Given task -
Collect the lines of the entries where "piece" shows up.

Records provided -
######
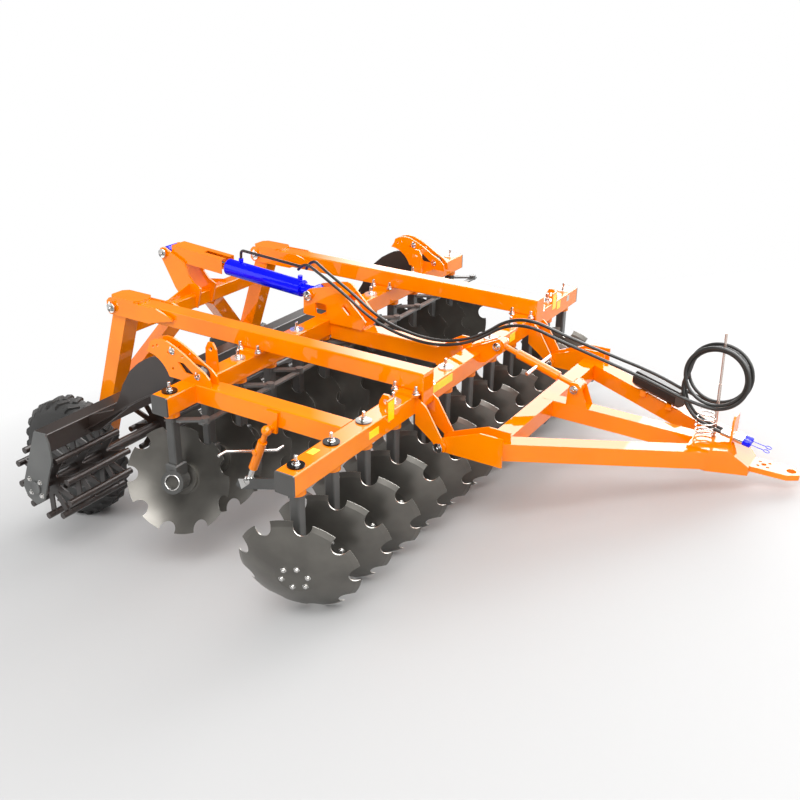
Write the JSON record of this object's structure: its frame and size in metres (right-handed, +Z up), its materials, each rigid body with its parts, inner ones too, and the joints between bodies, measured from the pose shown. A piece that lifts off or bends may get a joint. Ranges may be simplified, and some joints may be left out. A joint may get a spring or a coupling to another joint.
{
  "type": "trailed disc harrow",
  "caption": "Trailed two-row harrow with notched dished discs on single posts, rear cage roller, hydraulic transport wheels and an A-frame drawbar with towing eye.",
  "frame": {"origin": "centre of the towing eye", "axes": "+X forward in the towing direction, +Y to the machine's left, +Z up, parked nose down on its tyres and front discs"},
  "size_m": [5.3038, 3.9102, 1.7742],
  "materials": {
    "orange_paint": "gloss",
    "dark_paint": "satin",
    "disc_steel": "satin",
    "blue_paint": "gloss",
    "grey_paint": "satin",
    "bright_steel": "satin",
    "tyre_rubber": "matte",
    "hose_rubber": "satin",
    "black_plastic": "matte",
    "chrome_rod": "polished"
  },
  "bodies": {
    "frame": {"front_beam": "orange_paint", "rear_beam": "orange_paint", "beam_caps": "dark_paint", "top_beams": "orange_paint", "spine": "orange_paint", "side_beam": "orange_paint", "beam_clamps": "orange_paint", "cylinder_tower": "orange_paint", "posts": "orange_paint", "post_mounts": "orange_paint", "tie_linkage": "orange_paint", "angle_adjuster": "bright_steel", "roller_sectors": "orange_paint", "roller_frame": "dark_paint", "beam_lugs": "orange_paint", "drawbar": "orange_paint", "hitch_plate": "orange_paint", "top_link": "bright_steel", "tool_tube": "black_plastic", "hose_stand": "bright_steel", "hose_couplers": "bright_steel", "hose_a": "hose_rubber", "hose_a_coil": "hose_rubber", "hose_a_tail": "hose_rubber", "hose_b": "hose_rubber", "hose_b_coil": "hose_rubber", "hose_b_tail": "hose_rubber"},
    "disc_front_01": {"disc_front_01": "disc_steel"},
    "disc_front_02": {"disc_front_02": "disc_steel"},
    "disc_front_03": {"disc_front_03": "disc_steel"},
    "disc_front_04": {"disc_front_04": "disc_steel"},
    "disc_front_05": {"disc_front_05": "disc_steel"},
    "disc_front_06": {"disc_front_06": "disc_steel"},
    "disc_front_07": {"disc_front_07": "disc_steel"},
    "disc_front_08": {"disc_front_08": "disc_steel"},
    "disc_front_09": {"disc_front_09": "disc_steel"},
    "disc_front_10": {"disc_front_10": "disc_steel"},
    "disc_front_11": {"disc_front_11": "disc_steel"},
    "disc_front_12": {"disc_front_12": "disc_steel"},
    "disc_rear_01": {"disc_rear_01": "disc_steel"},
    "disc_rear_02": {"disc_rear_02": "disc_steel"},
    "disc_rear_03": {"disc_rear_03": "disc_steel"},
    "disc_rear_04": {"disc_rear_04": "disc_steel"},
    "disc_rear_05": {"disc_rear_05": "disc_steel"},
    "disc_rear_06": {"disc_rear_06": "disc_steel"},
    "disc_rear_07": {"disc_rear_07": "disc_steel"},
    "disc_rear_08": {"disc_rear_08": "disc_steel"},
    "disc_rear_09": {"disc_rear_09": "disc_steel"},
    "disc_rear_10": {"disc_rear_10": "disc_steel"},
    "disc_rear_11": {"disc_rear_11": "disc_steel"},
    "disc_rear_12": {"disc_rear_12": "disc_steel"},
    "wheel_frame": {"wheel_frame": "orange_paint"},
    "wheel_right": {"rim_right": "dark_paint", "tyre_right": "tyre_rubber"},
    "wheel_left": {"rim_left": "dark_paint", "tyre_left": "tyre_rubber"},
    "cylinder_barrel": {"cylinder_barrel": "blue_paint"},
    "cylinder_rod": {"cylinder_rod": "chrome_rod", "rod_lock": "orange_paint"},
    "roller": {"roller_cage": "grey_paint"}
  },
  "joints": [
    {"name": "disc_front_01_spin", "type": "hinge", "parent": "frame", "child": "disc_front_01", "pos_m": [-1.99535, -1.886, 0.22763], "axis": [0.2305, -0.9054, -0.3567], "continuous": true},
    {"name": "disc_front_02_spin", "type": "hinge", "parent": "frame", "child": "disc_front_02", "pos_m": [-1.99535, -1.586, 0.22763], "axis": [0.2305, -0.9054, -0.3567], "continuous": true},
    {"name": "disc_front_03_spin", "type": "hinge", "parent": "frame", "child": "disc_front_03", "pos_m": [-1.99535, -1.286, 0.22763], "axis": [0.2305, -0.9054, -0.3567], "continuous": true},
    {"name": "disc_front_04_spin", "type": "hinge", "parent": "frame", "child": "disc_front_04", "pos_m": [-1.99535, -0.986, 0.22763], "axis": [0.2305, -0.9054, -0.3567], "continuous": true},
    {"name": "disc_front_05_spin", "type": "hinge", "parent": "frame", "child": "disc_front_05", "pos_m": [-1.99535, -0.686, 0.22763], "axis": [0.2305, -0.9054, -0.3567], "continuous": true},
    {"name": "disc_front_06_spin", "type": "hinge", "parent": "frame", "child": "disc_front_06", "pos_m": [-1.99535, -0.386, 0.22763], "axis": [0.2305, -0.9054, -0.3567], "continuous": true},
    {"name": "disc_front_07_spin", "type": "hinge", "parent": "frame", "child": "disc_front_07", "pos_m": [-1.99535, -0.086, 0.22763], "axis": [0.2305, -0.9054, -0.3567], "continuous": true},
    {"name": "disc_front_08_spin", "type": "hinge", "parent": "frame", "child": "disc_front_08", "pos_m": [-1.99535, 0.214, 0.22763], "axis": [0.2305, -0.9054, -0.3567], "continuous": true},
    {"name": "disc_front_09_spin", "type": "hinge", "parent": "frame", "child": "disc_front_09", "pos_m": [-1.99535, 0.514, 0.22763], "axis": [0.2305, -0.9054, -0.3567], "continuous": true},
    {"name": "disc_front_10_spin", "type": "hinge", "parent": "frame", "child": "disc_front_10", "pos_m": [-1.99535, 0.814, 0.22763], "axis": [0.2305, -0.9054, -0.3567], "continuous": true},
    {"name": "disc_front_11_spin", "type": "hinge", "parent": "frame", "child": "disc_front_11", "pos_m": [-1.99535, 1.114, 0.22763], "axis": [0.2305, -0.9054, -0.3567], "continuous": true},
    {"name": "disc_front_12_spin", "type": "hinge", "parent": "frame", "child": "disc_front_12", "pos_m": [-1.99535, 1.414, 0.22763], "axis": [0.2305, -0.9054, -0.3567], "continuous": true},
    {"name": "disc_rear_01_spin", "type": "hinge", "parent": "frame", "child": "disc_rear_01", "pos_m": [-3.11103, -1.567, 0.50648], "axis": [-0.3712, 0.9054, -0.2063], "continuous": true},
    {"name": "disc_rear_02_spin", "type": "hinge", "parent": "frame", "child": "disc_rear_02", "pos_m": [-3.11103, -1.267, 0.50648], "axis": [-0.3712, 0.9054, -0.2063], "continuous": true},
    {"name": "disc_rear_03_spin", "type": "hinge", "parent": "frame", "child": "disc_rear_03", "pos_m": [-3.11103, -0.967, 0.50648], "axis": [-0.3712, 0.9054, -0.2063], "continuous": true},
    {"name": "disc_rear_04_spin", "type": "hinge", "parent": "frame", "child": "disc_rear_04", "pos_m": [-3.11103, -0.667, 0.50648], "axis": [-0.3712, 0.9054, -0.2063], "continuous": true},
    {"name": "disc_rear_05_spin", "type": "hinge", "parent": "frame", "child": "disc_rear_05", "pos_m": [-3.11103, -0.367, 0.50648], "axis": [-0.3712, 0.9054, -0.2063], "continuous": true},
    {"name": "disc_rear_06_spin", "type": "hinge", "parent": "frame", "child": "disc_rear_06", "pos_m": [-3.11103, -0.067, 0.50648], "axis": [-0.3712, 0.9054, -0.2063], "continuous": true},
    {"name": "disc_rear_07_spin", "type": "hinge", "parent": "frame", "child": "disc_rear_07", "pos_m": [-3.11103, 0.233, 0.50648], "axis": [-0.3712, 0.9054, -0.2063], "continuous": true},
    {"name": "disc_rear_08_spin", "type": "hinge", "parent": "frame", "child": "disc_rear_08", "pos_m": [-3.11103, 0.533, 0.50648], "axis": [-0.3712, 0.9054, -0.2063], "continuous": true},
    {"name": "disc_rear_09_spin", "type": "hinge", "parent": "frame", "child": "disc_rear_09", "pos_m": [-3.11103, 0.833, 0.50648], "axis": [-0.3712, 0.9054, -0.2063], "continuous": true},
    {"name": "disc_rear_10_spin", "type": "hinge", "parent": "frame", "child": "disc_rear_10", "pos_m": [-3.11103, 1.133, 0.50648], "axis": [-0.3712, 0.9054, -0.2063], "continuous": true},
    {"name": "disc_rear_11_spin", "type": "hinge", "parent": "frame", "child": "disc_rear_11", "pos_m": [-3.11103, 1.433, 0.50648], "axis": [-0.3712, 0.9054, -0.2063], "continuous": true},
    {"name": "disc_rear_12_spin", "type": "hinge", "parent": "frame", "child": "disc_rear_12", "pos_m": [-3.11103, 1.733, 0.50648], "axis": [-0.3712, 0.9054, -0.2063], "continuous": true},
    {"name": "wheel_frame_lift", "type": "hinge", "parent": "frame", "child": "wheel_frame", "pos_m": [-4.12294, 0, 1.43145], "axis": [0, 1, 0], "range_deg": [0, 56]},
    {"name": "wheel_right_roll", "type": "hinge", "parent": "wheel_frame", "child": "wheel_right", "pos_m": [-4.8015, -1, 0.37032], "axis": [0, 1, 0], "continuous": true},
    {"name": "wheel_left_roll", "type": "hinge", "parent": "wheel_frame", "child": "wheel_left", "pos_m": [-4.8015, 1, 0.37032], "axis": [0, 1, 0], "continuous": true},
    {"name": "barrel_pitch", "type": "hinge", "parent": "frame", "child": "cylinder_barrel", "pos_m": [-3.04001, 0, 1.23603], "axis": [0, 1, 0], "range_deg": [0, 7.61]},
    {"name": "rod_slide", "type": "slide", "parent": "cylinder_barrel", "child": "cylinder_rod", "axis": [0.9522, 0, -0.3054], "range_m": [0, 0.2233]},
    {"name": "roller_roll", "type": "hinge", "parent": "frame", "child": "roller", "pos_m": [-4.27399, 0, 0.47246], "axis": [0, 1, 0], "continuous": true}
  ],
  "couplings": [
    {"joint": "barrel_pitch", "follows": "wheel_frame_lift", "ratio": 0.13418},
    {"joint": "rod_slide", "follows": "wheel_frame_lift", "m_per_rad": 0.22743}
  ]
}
######
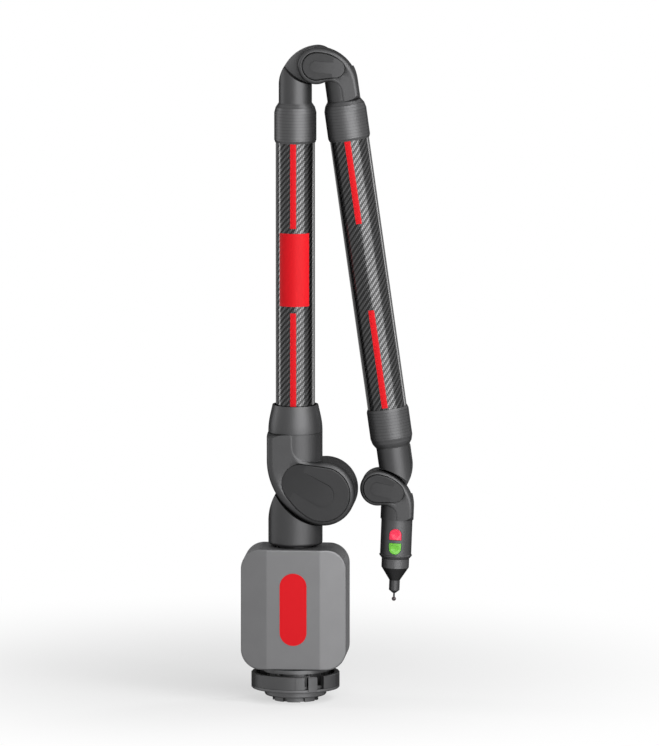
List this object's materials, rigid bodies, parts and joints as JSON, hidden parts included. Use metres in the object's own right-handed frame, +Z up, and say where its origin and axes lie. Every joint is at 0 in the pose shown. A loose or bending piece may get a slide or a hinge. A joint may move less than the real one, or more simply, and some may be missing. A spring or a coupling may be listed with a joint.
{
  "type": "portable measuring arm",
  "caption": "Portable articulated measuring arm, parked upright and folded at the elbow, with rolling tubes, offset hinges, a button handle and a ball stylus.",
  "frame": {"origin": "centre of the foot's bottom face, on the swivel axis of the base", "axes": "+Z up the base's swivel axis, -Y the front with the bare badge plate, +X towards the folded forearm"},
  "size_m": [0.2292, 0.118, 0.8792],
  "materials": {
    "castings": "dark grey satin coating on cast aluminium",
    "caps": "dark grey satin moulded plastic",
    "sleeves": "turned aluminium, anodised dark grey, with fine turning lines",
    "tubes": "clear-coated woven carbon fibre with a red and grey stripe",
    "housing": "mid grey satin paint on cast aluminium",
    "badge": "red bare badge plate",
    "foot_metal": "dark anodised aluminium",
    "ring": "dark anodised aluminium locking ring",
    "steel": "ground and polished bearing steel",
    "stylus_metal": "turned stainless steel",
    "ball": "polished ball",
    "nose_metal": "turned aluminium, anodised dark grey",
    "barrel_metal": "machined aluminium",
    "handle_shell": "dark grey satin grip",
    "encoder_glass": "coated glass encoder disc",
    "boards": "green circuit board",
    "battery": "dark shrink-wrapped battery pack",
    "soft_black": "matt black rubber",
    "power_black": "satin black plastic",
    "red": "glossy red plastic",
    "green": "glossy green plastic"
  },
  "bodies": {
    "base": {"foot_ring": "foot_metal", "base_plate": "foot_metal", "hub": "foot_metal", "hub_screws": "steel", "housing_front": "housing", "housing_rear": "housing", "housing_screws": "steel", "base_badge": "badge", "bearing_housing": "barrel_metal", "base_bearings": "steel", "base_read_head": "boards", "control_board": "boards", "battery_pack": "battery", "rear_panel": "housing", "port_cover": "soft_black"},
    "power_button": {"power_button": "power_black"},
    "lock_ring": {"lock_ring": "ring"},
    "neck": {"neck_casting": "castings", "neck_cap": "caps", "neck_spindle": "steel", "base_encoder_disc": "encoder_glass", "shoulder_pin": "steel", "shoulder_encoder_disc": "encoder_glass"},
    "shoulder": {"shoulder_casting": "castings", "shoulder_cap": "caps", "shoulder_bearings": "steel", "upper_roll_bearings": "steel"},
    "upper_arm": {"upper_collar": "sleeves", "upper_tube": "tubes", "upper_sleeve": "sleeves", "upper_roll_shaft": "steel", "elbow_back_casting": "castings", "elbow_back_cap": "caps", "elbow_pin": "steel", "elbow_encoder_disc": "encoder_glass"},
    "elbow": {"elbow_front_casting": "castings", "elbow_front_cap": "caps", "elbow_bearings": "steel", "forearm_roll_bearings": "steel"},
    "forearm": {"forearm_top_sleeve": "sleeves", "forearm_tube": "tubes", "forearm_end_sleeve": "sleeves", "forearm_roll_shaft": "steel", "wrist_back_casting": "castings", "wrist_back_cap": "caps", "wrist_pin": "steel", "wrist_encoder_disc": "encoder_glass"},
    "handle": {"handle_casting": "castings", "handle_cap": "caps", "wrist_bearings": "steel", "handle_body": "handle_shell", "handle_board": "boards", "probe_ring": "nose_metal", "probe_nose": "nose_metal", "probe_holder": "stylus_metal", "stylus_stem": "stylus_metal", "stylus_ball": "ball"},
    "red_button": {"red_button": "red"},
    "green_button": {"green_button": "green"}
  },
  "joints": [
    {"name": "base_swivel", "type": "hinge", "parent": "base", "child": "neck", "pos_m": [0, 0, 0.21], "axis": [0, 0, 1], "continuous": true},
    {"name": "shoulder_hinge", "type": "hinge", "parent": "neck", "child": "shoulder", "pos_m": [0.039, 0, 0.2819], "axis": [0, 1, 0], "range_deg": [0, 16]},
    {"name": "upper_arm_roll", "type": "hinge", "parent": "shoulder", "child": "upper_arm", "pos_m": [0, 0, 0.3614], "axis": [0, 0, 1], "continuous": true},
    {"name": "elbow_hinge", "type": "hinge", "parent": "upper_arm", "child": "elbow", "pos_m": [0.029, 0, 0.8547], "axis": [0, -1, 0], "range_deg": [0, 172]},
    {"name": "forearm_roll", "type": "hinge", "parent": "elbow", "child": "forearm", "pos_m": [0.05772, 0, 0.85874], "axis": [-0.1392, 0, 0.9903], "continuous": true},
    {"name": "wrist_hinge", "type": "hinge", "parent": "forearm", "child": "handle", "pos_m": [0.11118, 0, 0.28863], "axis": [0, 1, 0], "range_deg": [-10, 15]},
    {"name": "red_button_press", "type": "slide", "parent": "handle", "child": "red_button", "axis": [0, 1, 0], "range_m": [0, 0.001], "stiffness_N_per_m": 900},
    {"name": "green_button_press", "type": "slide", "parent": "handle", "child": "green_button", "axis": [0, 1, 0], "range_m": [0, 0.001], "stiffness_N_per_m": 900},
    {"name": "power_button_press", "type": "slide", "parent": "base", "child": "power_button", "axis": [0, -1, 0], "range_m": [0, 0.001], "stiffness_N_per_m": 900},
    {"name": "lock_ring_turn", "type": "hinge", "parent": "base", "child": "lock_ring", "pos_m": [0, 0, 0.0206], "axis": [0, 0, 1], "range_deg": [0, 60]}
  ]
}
######
Worked answer -
Write the JSON record of this object's structure: its frame and size in metres (right-handed, +Z up), its materials, each rigid body with its parts, inner ones too, and the joints between bodies, measured from the pose shown. A piece that lifts off or bends may get a joint. Ranges may be simplified, and some joints may be left out. A joint may get a spring or a coupling to another joint.
List this object's materials, rigid bodies, parts and joints as JSON, hidden parts included. Use metres in the object's own right-handed frame, +Z up, and say where its origin and axes lie. Every joint is at 0 in the pose shown. A loose or bending piece may get a slide or a hinge. A joint may move less than the real one, or more simply, and some may be missing. A spring or a coupling may be listed with a joint.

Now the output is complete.